(Items from a dataset)
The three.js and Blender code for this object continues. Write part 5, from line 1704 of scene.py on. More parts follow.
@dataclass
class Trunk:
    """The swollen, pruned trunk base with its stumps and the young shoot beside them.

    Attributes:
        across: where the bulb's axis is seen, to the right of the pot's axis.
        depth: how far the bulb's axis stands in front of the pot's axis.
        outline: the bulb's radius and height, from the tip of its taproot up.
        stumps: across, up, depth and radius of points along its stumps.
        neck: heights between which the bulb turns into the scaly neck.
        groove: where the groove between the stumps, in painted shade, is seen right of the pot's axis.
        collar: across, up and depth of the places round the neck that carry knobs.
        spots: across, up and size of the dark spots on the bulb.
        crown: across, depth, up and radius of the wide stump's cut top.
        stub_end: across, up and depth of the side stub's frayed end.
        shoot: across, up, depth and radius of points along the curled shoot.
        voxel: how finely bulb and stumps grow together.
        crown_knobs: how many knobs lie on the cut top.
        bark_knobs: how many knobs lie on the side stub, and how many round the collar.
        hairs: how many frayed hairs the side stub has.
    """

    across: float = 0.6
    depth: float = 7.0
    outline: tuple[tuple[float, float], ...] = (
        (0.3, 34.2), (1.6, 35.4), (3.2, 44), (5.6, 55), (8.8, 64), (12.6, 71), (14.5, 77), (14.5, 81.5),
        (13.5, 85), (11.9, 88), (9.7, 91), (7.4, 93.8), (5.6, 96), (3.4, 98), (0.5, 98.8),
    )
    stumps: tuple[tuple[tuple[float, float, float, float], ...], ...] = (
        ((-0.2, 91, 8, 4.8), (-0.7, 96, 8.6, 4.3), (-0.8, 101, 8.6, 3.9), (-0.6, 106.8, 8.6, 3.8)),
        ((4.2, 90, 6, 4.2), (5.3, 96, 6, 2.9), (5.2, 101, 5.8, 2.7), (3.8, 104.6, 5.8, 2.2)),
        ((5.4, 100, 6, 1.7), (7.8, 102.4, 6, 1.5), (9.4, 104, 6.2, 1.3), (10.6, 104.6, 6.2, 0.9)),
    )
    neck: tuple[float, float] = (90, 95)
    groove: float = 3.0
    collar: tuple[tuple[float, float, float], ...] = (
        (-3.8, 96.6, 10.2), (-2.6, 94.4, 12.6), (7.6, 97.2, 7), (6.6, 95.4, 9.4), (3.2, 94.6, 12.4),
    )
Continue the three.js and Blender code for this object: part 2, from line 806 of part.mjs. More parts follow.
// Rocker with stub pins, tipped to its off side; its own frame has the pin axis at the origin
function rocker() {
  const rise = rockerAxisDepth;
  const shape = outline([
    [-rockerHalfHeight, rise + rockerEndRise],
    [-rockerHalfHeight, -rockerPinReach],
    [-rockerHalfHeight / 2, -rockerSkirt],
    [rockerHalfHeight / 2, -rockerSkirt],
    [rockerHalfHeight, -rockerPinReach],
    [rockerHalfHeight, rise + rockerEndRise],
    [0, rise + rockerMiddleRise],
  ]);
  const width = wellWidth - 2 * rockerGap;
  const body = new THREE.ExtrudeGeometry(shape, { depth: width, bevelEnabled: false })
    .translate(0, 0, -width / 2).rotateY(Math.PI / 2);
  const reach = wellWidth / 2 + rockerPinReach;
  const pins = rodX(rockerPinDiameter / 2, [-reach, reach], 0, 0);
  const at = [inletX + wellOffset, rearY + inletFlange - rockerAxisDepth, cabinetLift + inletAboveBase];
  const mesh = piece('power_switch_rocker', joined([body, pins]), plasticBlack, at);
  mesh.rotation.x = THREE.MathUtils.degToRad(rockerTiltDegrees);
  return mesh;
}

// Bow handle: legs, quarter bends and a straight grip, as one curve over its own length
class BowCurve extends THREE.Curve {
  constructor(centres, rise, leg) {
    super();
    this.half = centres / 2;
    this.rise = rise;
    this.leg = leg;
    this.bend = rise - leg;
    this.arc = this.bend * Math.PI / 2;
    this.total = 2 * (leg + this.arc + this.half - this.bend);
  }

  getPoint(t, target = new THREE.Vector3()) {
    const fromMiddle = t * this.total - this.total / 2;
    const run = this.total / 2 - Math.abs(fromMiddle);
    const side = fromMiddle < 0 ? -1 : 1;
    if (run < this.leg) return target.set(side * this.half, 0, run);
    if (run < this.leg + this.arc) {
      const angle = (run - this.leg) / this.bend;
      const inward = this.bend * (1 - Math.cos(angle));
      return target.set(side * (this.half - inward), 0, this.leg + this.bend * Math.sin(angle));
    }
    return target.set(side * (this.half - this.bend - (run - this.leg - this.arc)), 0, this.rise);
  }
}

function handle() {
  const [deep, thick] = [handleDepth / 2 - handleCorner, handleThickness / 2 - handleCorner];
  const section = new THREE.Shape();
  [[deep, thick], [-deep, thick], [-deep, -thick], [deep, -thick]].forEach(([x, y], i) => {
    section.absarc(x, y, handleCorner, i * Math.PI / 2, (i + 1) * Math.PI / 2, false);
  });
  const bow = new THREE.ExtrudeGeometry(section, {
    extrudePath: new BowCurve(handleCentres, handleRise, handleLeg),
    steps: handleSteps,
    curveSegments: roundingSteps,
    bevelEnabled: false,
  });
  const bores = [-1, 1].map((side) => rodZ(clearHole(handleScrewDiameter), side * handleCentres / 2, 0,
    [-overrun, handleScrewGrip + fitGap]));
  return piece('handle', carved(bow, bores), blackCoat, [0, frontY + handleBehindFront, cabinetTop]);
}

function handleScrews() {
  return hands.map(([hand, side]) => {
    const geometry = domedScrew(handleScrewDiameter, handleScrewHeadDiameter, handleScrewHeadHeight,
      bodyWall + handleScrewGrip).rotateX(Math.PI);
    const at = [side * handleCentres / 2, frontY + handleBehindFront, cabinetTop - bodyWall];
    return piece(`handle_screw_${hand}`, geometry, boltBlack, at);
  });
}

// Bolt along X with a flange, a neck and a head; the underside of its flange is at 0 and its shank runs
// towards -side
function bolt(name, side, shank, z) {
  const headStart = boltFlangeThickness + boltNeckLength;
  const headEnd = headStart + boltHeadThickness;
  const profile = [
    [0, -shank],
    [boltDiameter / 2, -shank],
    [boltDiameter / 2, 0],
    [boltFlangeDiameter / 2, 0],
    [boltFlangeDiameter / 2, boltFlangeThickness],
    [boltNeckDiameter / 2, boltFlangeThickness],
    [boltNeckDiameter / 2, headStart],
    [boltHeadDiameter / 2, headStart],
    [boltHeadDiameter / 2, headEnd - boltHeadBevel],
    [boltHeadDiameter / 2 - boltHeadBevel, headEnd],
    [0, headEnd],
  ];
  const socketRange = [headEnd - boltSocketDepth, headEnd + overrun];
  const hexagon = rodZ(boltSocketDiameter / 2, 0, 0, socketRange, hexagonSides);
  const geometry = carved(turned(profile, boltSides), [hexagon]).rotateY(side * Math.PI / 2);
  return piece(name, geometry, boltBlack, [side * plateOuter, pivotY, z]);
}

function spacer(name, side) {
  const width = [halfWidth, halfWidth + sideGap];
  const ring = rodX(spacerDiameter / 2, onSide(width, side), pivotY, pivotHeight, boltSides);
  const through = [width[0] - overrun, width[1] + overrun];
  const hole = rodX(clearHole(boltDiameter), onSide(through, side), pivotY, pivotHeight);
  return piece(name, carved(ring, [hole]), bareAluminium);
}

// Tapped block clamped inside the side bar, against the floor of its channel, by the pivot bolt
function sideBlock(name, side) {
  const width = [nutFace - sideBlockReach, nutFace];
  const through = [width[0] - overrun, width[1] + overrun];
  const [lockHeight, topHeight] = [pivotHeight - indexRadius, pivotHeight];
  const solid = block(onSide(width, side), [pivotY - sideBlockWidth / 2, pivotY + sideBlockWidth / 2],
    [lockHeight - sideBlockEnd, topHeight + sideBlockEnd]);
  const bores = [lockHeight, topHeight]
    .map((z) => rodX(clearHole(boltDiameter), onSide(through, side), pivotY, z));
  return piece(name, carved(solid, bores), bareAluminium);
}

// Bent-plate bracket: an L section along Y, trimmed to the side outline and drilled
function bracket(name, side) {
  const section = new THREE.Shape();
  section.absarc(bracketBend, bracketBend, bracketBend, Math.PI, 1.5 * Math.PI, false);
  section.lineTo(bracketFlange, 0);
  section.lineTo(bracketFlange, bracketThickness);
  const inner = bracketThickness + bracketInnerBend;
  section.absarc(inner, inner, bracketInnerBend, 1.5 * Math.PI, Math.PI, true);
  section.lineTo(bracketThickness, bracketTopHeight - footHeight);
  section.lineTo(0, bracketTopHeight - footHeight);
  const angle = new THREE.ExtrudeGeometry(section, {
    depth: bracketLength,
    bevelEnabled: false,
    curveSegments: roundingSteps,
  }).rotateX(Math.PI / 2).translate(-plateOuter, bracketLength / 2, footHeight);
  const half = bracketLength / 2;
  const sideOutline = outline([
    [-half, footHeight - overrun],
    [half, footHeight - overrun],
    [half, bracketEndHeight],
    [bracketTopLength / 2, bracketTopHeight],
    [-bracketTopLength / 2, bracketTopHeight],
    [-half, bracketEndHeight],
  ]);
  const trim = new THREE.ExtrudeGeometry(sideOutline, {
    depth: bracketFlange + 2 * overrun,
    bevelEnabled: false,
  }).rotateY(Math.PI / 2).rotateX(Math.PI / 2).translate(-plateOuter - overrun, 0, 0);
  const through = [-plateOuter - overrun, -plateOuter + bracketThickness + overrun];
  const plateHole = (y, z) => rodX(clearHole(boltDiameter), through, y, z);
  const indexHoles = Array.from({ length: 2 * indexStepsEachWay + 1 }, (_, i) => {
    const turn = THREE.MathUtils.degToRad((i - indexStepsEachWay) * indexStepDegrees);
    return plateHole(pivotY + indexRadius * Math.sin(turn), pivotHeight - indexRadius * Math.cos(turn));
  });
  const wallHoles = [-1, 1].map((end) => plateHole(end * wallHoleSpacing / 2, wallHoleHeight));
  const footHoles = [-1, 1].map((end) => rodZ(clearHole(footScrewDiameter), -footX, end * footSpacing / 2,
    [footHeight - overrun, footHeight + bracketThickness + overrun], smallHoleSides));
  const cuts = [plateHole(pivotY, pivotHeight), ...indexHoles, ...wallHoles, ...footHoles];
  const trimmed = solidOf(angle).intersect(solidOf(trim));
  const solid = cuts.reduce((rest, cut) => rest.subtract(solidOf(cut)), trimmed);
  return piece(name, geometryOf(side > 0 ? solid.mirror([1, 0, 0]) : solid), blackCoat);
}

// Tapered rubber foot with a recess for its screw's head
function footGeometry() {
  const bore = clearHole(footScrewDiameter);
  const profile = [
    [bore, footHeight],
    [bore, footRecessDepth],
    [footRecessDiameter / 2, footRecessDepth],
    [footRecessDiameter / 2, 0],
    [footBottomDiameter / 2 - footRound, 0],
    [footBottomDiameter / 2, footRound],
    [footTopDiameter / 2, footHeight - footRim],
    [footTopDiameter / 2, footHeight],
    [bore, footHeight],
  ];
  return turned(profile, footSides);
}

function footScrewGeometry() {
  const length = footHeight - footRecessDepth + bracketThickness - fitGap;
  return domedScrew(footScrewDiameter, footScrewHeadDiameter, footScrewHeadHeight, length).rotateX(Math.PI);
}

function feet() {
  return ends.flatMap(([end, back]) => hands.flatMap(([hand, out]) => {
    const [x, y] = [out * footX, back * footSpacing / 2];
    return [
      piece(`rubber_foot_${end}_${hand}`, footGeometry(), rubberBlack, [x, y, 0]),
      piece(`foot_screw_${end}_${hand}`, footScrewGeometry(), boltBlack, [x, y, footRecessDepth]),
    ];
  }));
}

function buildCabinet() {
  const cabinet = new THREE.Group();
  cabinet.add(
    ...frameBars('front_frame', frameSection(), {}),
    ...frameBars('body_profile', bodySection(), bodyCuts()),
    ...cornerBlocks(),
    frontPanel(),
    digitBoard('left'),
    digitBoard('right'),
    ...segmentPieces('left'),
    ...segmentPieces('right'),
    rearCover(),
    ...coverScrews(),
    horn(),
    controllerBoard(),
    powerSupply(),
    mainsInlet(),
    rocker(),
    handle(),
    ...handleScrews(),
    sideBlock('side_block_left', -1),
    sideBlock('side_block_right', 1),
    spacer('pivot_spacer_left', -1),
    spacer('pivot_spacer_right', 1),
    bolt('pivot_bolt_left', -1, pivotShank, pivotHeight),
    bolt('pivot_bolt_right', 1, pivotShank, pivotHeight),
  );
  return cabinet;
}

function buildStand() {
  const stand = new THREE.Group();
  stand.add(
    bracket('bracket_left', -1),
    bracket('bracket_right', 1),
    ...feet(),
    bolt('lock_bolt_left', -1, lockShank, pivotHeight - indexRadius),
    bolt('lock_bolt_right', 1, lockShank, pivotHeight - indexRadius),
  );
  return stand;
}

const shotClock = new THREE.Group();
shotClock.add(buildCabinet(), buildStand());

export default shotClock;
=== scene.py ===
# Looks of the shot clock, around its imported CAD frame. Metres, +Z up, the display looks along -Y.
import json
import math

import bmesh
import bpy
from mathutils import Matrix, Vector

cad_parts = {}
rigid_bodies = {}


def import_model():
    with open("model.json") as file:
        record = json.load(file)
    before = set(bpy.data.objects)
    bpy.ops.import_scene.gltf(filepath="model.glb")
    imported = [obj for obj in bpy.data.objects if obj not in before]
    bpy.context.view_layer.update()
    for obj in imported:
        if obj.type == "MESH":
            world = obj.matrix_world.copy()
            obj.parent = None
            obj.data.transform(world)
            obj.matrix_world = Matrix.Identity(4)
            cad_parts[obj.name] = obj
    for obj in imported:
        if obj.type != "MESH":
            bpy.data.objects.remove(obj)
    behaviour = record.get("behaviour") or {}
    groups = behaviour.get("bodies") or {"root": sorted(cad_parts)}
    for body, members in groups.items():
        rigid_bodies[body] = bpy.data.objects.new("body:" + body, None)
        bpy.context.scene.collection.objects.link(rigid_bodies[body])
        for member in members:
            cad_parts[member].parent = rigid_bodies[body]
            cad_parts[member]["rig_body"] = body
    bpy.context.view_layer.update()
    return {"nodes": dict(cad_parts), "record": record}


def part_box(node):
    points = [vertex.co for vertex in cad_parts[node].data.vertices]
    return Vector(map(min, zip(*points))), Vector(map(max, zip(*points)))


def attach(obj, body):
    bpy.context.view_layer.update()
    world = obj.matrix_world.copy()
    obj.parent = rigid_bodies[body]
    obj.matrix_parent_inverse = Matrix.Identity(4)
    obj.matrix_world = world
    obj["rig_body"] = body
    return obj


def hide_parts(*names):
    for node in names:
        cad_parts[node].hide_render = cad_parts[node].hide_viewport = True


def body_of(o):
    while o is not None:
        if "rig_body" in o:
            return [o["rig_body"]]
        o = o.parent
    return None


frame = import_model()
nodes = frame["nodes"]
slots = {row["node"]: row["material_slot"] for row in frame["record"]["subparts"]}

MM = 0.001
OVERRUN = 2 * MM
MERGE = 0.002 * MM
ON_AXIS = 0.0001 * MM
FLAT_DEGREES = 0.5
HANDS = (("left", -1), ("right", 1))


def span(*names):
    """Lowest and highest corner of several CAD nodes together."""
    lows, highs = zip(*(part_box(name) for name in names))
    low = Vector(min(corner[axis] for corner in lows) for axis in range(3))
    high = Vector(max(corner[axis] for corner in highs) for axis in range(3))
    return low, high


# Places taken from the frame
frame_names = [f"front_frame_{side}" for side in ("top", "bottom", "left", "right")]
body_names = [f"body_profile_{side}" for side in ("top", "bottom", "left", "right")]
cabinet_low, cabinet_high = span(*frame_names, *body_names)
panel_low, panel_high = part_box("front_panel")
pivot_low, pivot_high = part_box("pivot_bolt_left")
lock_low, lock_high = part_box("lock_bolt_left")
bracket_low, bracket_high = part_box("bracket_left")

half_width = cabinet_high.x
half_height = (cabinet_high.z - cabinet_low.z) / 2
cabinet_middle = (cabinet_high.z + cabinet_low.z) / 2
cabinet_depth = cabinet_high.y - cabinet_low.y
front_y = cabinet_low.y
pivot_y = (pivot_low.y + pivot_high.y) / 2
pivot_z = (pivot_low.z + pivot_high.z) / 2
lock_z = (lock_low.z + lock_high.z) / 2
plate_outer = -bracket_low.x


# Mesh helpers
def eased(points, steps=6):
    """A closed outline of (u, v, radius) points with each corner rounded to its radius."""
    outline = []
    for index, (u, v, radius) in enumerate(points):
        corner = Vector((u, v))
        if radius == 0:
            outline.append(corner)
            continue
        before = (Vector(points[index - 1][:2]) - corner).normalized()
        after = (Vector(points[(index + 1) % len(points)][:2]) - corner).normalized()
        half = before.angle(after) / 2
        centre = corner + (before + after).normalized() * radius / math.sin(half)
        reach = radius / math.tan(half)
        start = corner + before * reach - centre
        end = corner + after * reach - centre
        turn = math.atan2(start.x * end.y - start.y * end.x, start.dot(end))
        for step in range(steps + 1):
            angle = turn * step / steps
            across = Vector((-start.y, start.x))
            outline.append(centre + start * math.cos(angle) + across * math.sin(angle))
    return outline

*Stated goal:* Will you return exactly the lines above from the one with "const shotClock = new THREE.Group();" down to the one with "imported = [obj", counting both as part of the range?

*Task answer:*
const shotClock = new THREE.Group();
shotClock.add(buildCabinet(), buildStand());

export default shotClock;
=== scene.py ===
# Looks of the shot clock, around its imported CAD frame. Metres, +Z up, the display looks along -Y.
import json
import math

import bmesh
import bpy
from mathutils import Matrix, Vector

cad_parts = {}
rigid_bodies = {}


def import_model():
    with open("model.json") as file:
        record = json.load(file)
    before = set(bpy.data.objects)
    bpy.ops.import_scene.gltf(filepath="model.glb")
    imported = [obj for obj in bpy.data.objects if obj not in before]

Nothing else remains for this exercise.